Sounds like the domain industry in general.
Hugh says
Excellent work Michael, I am thinking of maybe taking a spec on Deep Blue down here, I love fabulous and think if the market turns you could make 50 % on your money. .32 to .48 seems doable.
Tim Davids says
Mike, this kind of story is a great service to us all, thanks.
This story confirms my own view that large portfolio holders may be in for a rude awakening very soon. IMO, domain values will actually go down near-mid term as parking rev. forces sales to replace that income…the old supply and demand thingy.
Names that are offered for tens of thousands today may sell at 5-10k very soon. my 2 cents.
MHB says
Huge
All depends on the future of parking. If Yahoo does it deal and turns most of its parking business to Google and Google turns off the domain channel then that $1M per quarter fabulous is making goes maybe to $0.
Then you maybe looking at $.10 a share
MHB says
Tim
The value of PPC on domains is only important to domainers. The end user couldn’t give a crap if a name made $1 a month on PPC or $1,000.
They want the name because they want to use it for their internet presence.
On the other hand as Domainer’s revenue continues to drys up there should be less money available for purchases, however every day I look at the .me auctions and that blows that theory all to hell.
As I look now insure.me is up to over $33K and Hug.me is up to almost 15K.
These are domains with no revenue and no real market value.
Harvey says
This is a great article highlighting the reasons
behind the revenue drops.
I think we will all suffer short term but the value
of good generic domains is still there.
If you think about the early days before the advent
of PPC, the names were being bought for their pure inherent generic nature or brandablity.
The problem now is for us guys that used our PPC
earnings to aquire new domains as we now have less
money for new aqusitions.
Having said that, I still see names on auction going for large amounts, so there still seems to be plenty of money available to buy good domains.
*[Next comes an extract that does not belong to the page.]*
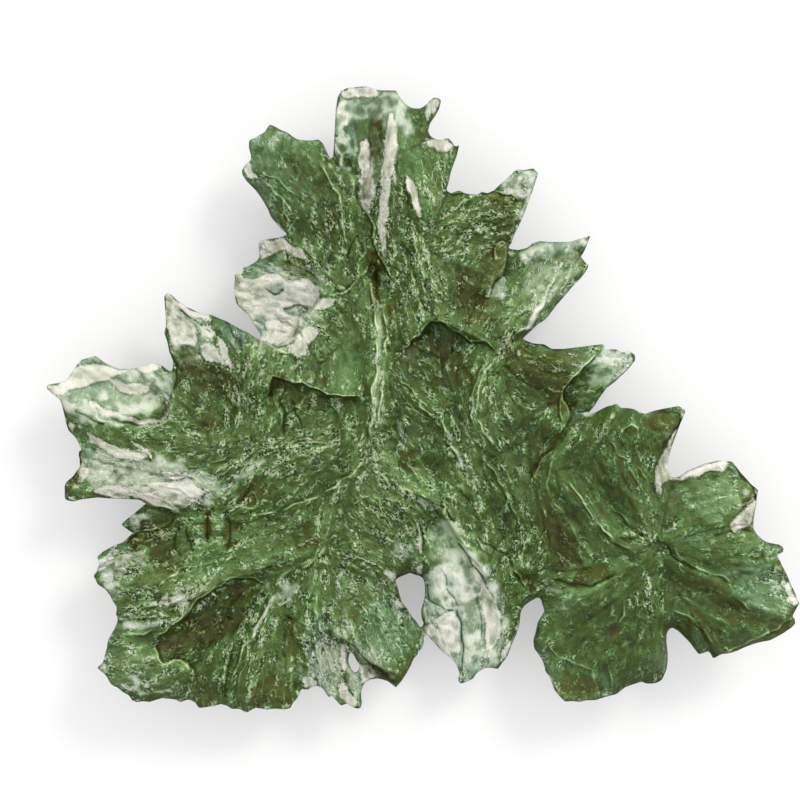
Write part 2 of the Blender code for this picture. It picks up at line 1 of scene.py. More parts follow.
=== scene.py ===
"""The looks of a leaf-shaped moldavite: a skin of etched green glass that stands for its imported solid.

The stone's plan is drawn in sketch units, x to the right and y down, on a sheet of 801 by 801 units. The
sheet's scale and place come from the frame: the stone is PLAN_LENGTH units long, and PLAN_CENTRE lies over
the frame's origin.
"""

import math

import bpy
import numpy as np
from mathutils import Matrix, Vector

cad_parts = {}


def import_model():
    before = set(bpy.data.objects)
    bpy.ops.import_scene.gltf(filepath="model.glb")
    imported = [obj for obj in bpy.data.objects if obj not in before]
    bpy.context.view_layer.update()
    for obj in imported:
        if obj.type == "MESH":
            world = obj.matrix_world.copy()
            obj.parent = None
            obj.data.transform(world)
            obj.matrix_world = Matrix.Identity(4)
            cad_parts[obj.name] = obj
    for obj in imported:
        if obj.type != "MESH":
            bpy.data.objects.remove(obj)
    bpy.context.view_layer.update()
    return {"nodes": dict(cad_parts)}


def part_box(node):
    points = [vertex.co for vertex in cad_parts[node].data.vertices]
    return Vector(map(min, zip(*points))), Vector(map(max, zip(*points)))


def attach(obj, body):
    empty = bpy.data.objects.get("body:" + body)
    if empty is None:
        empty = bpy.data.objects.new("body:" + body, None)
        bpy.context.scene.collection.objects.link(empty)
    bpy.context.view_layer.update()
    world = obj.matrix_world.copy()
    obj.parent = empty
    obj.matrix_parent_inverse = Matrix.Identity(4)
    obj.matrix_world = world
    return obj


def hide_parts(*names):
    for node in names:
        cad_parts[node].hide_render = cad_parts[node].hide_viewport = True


MM = 0.001

# The sketch.
SHEET = 801
PLAN_LENGTH = 744
PLAN_CENTRE = (421.0, 399.5)
VIEW_CENTRE = (400.0, 400.0)
VIEW_WIDTH = 800

# The skin's mesh. THINNEST and FOOT_HEIGHT are in mm.
VOXEL_SIZE = 0.135 * MM
UNDER_THINNED = 350000
SKIN_TRIANGLES = 196000
RELAX_ROUNDS = 14
THINNEST = 0.42
FOOT_HEIGHT = 1.6
# How far the pattern moves on down the walls, so that it doesn't run down them in stripes.
WALL_SHIFT = 0.8
SEED = 11

# The veins that the etched lines follow.
VEIN_SHIFT = 613.0
VEINS = [
    [(395, 105), (391, 135), (387, 165), (384, 195), (381, 225), (383, 250), (388, 272)],
    [(375, 295), (378, 325), (378, 350), (376, 380), (374, 405), (369, 430), (358, 455), (345, 478)],
    [(345, 478), (332, 505), (323, 528), (320, 548), (317, 572), (311, 598), (307, 620), (313, 645)],
    [(369, 430), (382, 458), (398, 478), (412, 490)],
    [(411, 228), (418, 255), (425, 280), (431, 300), (432, 318)],
    [(407, 172), (411, 195), (417, 215), (425, 230)],
    [(346, 104), (350, 130), (354, 158), (358, 182)],
    [(434, 240), (455, 228), (480, 216), (508, 210)],
    [(497, 350), (489, 366), (482, 380), (477, 395), (475, 410), (479, 425), (487, 440), (496, 455)],
    [(496, 455), (507, 475), (518, 496), (526, 516), (528, 535), (522, 553)],
    [(404, 380), (416, 396), (441, 415), (447, 432), (455, 452), (463, 470), (472, 495), (484, 520)],
    [(500, 345), (512, 326), (522, 330), (532, 317), (539, 305), (548, 292), (560, 268)],
    [(322, 160), (330, 180), (339, 198), (343, 217), (346, 238), (351, 262)],
    [(258, 150), (272, 185), (290, 215), (312, 245)],
    [(88, 478), (120, 483), (158, 486), (195, 490), (216, 498), (240, 486), (266, 468), (292, 456),
     (325, 447)],
    [(92, 425), (108, 440), (128, 451), (150, 458), (180, 462)],
    [(276, 592), (268, 612), (261, 638), (253, 668), (247, 698)],
    [(335, 545), (358, 557), (374, 561), (386, 571)],
    [(350, 496), (372, 510), (395, 530), (410, 548)],
    [(128, 606), (160, 600), (190, 590), (216, 571), (250, 560), (288, 552), (318, 543)],
    [(122, 622), (148, 624), (172, 613), (190, 600)],
    [(655, 545), (628, 545), (603, 528), (585, 506), (567, 487), (553, 470)],
    [(655, 545), (641, 516), (629, 486), (622, 460)],
    [(655, 545), (682, 522), (715, 508), (746, 500)],
    [(655, 545), (698, 545), (738, 544), (768, 545)],
    [(655, 545), (690, 570), (732, 592), (780, 614)],
    [(655, 545), (647, 582), (650, 612), (655, 642), (650, 670)],
    [(655, 545), (617, 568), (586, 590), (556, 606)],
    [(578, 424), (562, 446), (553, 470), (550, 492), (558, 516), (576, 545)],
    [(455, 560), (462, 590), (464, 620), (462, 650)],
    [(318, 645), (326, 668), (334, 690)],
    [(268, 345), (258, 365), (250, 390), (246, 415)],
    [(172, 300), (195, 322), (216, 345), (232, 372)],
    [(240, 290), (268, 292), (300, 296), (330, 310)],
    [(620, 352), (590, 368), (560, 372), (520, 366)],
    [(600, 690), (590, 665), (600, 640), (622, 615)],
    [(395, 650), (385, 625), (372, 600), (355, 580)],
]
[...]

With PPC revenue down, we should see more people
wanting to build out their domains which is always a good thing.
To the portfolio holders of good domains, the retail resale revenues should still be there, but are definitely affected by the overall economy.
Just as in the stock market, time will be our best friend..
owen frager says
Ironic. When they picked the name “traffic down under” I don’t think they meant literally. They bright, passionate and motivated people there. I know things will turn around for them with a different application of existing assets. The RoadMap is already written for them:
http://fragerfactor.blogspot.com/2008/07/future-of-domain-parking.html
owen frager says
My fast fingers again… meant…
They are…
Great story Mike. Very helpful.
MHB says
Owen
Thanks, hope that’s all that works fast
LOL
MHB says
Hugh
Also if the dividend is cut from the current 1 1/2 cents per share that will negatively effect the stock
steven says
Does anyone know what generic names they sold and to who? Also, should be interesting to see Tucows numbers next week. They have a market cap of less than 40 million now.
Snoopy says
A large % of the revenue falls would be due to the decline in the value of the $US, those figures are all in $AUD.
Secondly they state about the domain sales that “the company sold some domain names to other professional domain name
investors.” and “the company sold a premium domain name for US$250,000 during the
quarter” so it is unclear to what extent underlying domain sales are really rising.
Christine says
Now its a good time to buy really low from desperate people!